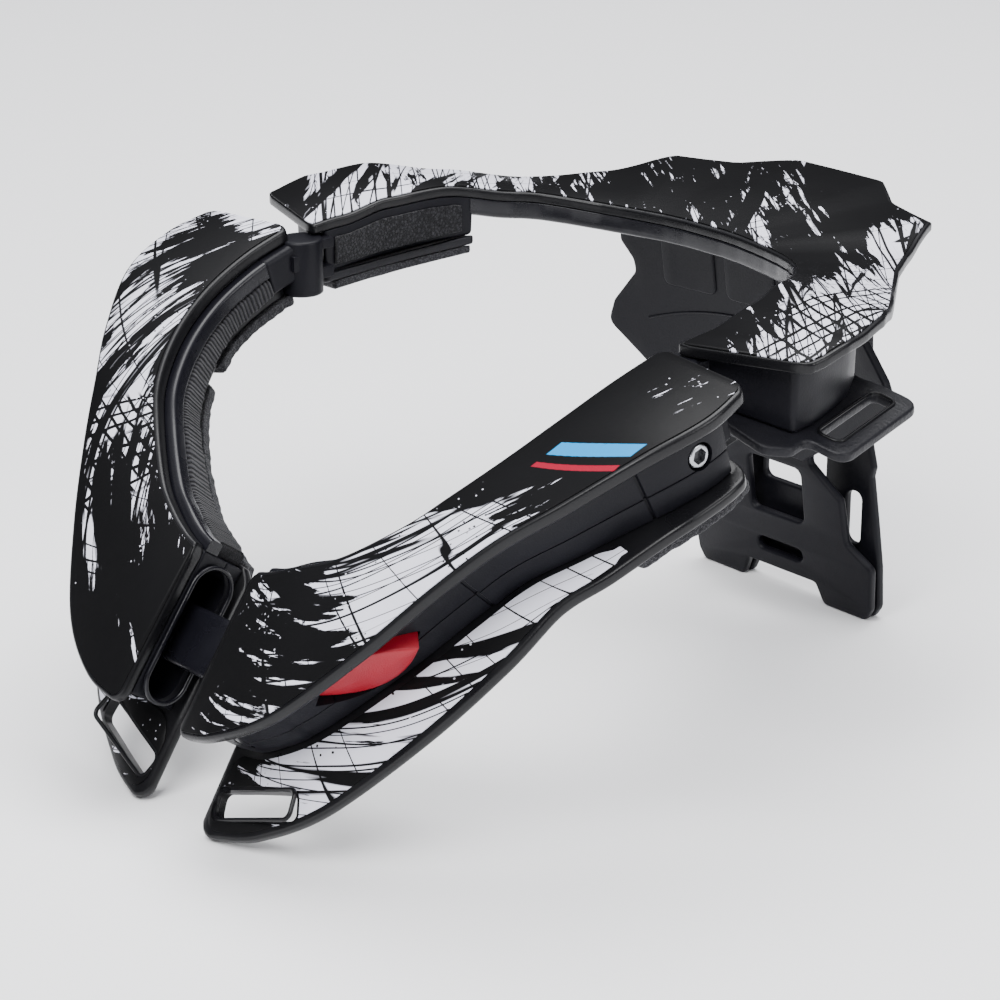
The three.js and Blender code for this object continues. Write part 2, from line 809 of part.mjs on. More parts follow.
// Points along an edge from one reach to another. All of them lie on one chain of chords,
// so that pieces which follow the same edge keep their distance.
function rearEdge(which, inset, fromY, toY) {
  const reaches = [fromY];
  for (let y = boxFront; y < toY - gap; y += edgeStep) if (y > fromY + gap) reaches.push(y);
  reaches.push(toY);
  return reaches.map(y => {
    const start = boxFront + Math.floor((y - boxFront) / edgeStep) * edgeStep;
    const share = (y - start) / edgeStep;
    const before = onEdge(which, inset, start);
    const after = onEdge(which, inset, start + edgeStep);
    return before.map((value, i) => value + (after[i] - value) * share);
  });
}

function boxShape(inset, front, rear) {
  const inner = rearEdge('inner', shellInset + inset, front, rear);
  const outer = rearEdge('outer', boxInset + inset, front + boxCorner, rear + 2);
  return shapeOf([...inner, ...outer.reverse()]);
}

function armBox() {
  const tall = slab(boxShape(0, boxFront, boxRear), rearRise * 2, boxBottom);
  const body = cut(tall, [overDeck()]);
  const upperEar = hingeLeaf(earReach, -earTop, -earTop - earHeight);
  const lowerEar = hingeLeaf(earReach, knuckleBottom - hingeGap, boxBottom);
  return join([body, upperEar, lowerEar].map(piece => riseBelow(piece, boxBottom + gap)));
}

function hingePin() {
  const top = -earTop - pinInset;
  const bottom = boxBottom + boxRiseAt(hingeX, -hingeY) + pinInset;
  const geometry = new THREE.CylinderGeometry(pinRadius, pinRadius, top - bottom, 16);
  geometry.rotateX(Math.PI / 2);
  geometry.translate(hingeX, -hingeY, (top + bottom) / 2);
  return mergeVertices(geometry);
}

function basePlate() {
  const inner = rearEdge('inner', 0, boxFront + 1, boxRear);
  const outer = rearEdge('outer', boxInset - baseMargin, boxFront + boxCorner, boxRear);
  const corner = [
    [shoulderWidth / 2 - baseShoulder, boxFront + baseShoulder],
    [shoulderWidth / 2 - baseLip, boxFront + 1],
  ];
  const outline = shapeOf([...inner, ...outer.reverse(), ...corner]);
  const body = slab(outline, baseTop, baseBottom);
  const tabShape = roundedRect(tabWidth, tabLength, tabRound);
  tabShape.holes.push(new THREE.Path(roundedRect(slotWidth, slotLength, 2).getPoints(3)));
  const tab = new THREE.ExtrudeGeometry(
    tabShape, { depth: baseThick, bevelEnabled: false, curveSegments: 3 });
  tab.rotateZ(THREE.MathUtils.degToRad(tabTurn));
  tab.translate(shoulderWidth / 2 - tabInset, tabReach, baseBottom);
  return join([body, tab].map(piece => riseBelow(piece, 0)));
}

function baseFoam() {
  const top = baseBottom - gap;
  const outline = boxShape(1, boxFront + baseMargin, boxRear - 1);
  return riseBelow(slab(outline, top, top - baseFoamThick), 0);
}

function rearPad() {
  const face = shellInset - gap;
  const [front, rear] = [boxFront + padMargin, boxRear - padMargin];
  const inner = rearEdge('inner', face, front, rear);
  const proud = rearEdge('inner', face - rearPadThick, front, rear);
  const bottom = boxBottom + 2;
  return riseBelow(
    slab(shapeOf([...inner, ...proud.reverse()]), shellTop - 1.5, bottom), bottom + gap);
}

// The inner wall behind the neck, between the two boxes, follows the deck's underside.
function rearArch() {
  const frames = rearStations.map(rearFrame).filter(frame => frame.origin.y > boxRear + 2 * gap);
  const top = -rearDeckThick - boxSeat;
  return loft(frames, () => plateSection(
    shellInset, shellInset + archBand, () => top, () => top - archDepth, deckEdge));
}

// Upright plates behind the neck: outlines in X and Z, extruded along Y.
function uprightPlate(points, holes, thick) {
  const mirroredPoints = points.map(([x, z]) => [-x, z]).reverse();
  const shape = shapeOf([...points, ...mirroredPoints]);
  for (const hole of holes) shape.holes.push(new THREE.Path(hole.getPoints(4)));
  const geometry = new THREE.ExtrudeGeometry(
    shape, { depth: thick, bevelEnabled: false, curveSegments: 5 });
  geometry.rotateX(Math.PI / 2);
  geometry.translate(0, thick, 0);
  return geometry;
}

frontHalf('left');
frontHalf('right');

// The floor lies under the lowest edge of the chest plates.
const chest = new THREE.Box3().setFromObject(brace);
const floorZ = chest.min.z;
const frameHeight = -frameTop - floorZ;

// A window in an upright plate, with its middle at x and at a lift over the floor.
function frameWindow(x, lift, width, height) {
  const shape = roundedRect(width, height, windowRound);
  return shapeOf(shape.getPoints(4).map(point => [point.x + x, point.y + floorZ + lift]));
}

function leaned(geometry) {
  const lean = THREE.MathUtils.degToRad(frameLean);
  geometry.translate(0, 0, -floorZ);
  geometry.rotateX(lean);
  geometry.translate(0, frameFootY, floorZ);
  return geometry;
}

function framePoints(outline) {
  return outline.map(([x, z]) => [x * footOuter, -frameTop - z * frameHeight]);
}

function backFrameFront() {
  const outer = framePoints(frameOutline);
  const points = [...outer, [footInner, floorZ], [footInner - barNotch, floorZ + barHeight]];
  const upper = frameWindow(0, barWindowLift, barWindowWidth, barWindowHeight);
  const lower = frameWindow(0, lowWindowLift, lowWindowWidth, lowWindowHeight);
  return leaned(uprightPlate(points, [upper, lower], frameThick));
}

function backPanel() {
  const half = panelWidth / 2;
  const points = panelOutline.map(([x, z]) => [x * half, -z * frameTop]);
  const geometry = uprightPlate(points, [], panelThick);
  const p = geometry.attributes.position;
  for (let i = 0; i < p.count; i += 1) {
    p.setY(i, p.getY(i) - panelThick - gap - panelBow * (p.getX(i) / half) ** 2);
  }
  return leaned(geometry);
}

function backFrameRear() {
  const top = heightAt(rearPlateY) - rearDeckThick - gap;
  const points = [
    [rearPlateTop * footOuter, top], ...framePoints(rearPlateOutline),
    [footInner, floorZ], [footInner - barNotch, floorZ + barHeight],
  ];
  const slots = [-1, 1].map(side => frameWindow(
    side * backSlotSpacing / 2, backSlotLift, backSlotWidth, backSlotHeight));
  const middle = frameWindow(0, rearWindowLift, rearWindowWidth, rearWindowHeight);
  const geometry = uprightPlate(points, [...slots, middle], frameThick);
  geometry.translate(0, rearPlateY, 0);
  return geometry;
}

addPiece('rear_deck', rearPlate(0, 0, 0, -rearDeckThick, deckEdge), black);
addPiece('rear_graphic', rearPlate(1, filmInset, gap + filmThick, gap, 0), film);
addPiece('rear_arch', rearArch(), gloss);
for (const [side, handed] of [['left', geometry => geometry], ['right', mirrored]]) {
  addPiece(`arm_box_${side}`, handed(armBox()), black);
  addPiece(`hinge_pin_${side}`, handed(hingePin()), steel);
  addPiece(`base_plate_${side}`, handed(basePlate()), black);
  addPiece(`base_foam_${side}`, handed(baseFoam()), foam);
  addPiece(`rear_pad_${side}`, handed(rearPad()), loop);
}
addPiece('back_panel', backPanel(), black);
addPiece('back_frame_front', backFrameFront(), black);
addPiece('back_frame_rear', backFrameRear(), black);

// Stand the brace on the floor with its outline centred over the origin.
const box = new THREE.Box3().setFromObject(brace);
const middle = box.getCenter(new THREE.Vector3());
brace.position.set(-middle.x, -middle.y, -box.min.z);

export default brace;
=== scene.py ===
import math

import bmesh
import bpy
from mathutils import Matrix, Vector, noise


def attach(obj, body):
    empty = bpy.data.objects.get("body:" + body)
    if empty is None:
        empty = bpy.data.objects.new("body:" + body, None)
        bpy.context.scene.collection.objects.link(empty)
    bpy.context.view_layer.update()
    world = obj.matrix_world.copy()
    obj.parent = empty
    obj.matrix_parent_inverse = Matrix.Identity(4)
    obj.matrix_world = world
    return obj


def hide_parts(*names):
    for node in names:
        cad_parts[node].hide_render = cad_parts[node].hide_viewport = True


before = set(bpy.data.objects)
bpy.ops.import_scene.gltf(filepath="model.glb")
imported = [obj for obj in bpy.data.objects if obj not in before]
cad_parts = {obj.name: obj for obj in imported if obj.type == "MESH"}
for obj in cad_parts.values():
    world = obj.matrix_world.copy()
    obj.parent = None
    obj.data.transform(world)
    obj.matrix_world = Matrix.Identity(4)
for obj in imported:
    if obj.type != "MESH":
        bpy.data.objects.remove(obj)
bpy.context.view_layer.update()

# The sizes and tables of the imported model, in millimetres. Heights are counted from the
# shoulder line, which SHIFT moves into the row frame.
SHIFT = Vector((0, -3.9956, 150.1521))
SHOULDER, NECK = 265, 177
REAR_REACH, NECK_REAR = 160, 88
FRONT_REACH, NECK_FRONT = 152, 119
NECK_DROP, FRONT_DROP = 68, 113
CHEST_REACH, CHEST_DROOP, CHEST_END = 21, 6.5, 5
NECK_RISE, BOX_RISE, BOX_RISE_REAR, REAR_RISE = 7, 0.242, 0.052, 5.5
DECK, REAR_DECK, FILM_INSET, PLATE, FOAM, GAP = 4.5, 3.5, 1.6, 4, 4, 0.3
BASE, BASE_FOAM = 3.2, 3
BODY_DEPTH, UPPER_DEPTH, SHELL_INSET, WALL_INSET, CORNER = 20.2, 12, 1, 5, 6
FRONT_LENGTH = FRONT_REACH * 1.45
SHELL_TOP = -DECK - GAP
SHELL_BOTTOM = SHELL_TOP - BODY_DEPTH
PARTING = SHELL_TOP - UPPER_DEPTH
FLANGE_START, SHELL_START, PAD_START = 0.035, 0.06, 0.09
SHOULDER_END, CHEST_START, PAD_END = 0.30, 0.34, 0.97
FLANGE_END = 1 + CHEST_END / FRONT_LENGTH
BOX_FRONT, BOX_REAR, BOX_INSET, BOX_CORNER = -8, 50, 11, 17

FRONT_KEYS = ("inX", "inY", "inZ", "outX", "outY", "outZ", "reach", "droop", "rise")
FRONT_ROWS = [
    (1.01, 0.17, 0.00, 0.974, 0.163, 0.010, 0.02, 0.00, 1.0),
    (1.00, 0.34, 0.09, 0.994, 0.283, 0.058, 0.04, 0.00, 1.0),
    (0.97, 0.50, 0.21, 0.951, 0.421, 0.128, 0.17, 0.00, 0.9),
    (0.91, 0.64, 0.35, 0.853, 0.546, 0.248, 0.36, 0.08, 0.8),
    (0.81, 0.76, 0.51, 0.755, 0.638, 0.354, 0.48, 0.15, 0.7),
    (0.70, 0.83, 0.65, 0.661, 0.730, 0.487, 0.67, 0.45, 0.6),
    (0.51, 0.92, 0.83, 0.543, 0.836, 0.668, 0.72, 0.80, 0.4),
    (0.36, 0.97, 0.91, 0.392, 0.944, 0.858, 0.88, 0.95, 0.2),
    (0.25, 0.99, 0.97, 0.242, 0.997, 0.956, 0.98, 1.00, 0.0),
    (0.165, 1.00, 1.00, 0.115, 1.000, 1.000, 1.17, 0.25, 0.0),
]
REAR_ROWS = [
    (0.99, -0.15, 0.980, 0.000), (0.99, -0.07, 0.986, 0.050), (0.98, 0.07, 0.985, 0.108),
    (0.97, 0.19, 0.967, 0.176), (0.94, 0.32, 0.940, 0.250), (0.89, 0.45, 0.887, 0.322),
    (0.83, 0.58, 0.819, 0.394), (0.76, 0.69, 0.749, 0.466), (0.68, 0.78, 0.678, 0.538),
    (0.58, 0.86, 0.611, 0.609), (0.48, 0.915, 0.556, 0.689), (0.38, 0.95, 0.502, 0.775),
    (0.30, 0.97, 0.457, 0.858), (0.20, 0.99, 0.276, 0.906), (0.10, 1.00, 0.145, 0.998),
    (0.00, 1.00, 0.000, 1.000),
]
REAR_HEIGHTS = [
    (-0.10, -0.2), (0.00, 0.0), (0.13, 0.6), (0.25, 0.9), (0.39, 0.3), (0.54, -0.3),
    (0.70, -0.1), (0.86, 0.6), (1.00, 1.0),
]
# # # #
Output exactly the lines of the material above from the one containing "over the origin." up to and including the one containing "imported = [obj".

Exercise solution =>
// Stand the brace on the floor with its outline centred over the origin.
const box = new THREE.Box3().setFromObject(brace);
const middle = box.getCenter(new THREE.Vector3());
brace.position.set(-middle.x, -middle.y, -box.min.z);

export default brace;
=== scene.py ===
import math

import bmesh
import bpy
from mathutils import Matrix, Vector, noise


def attach(obj, body):
    empty = bpy.data.objects.get("body:" + body)
    if empty is None:
        empty = bpy.data.objects.new("body:" + body, None)
        bpy.context.scene.collection.objects.link(empty)
    bpy.context.view_layer.update()
    world = obj.matrix_world.copy()
    obj.parent = empty
    obj.matrix_parent_inverse = Matrix.Identity(4)
    obj.matrix_world = world
    return obj


def hide_parts(*names):
    for node in names:
        cad_parts[node].hide_render = cad_parts[node].hide_viewport = True


before = set(bpy.data.objects)
bpy.ops.import_scene.gltf(filepath="model.glb")
imported = [obj for obj in bpy.data.objects if obj not in before]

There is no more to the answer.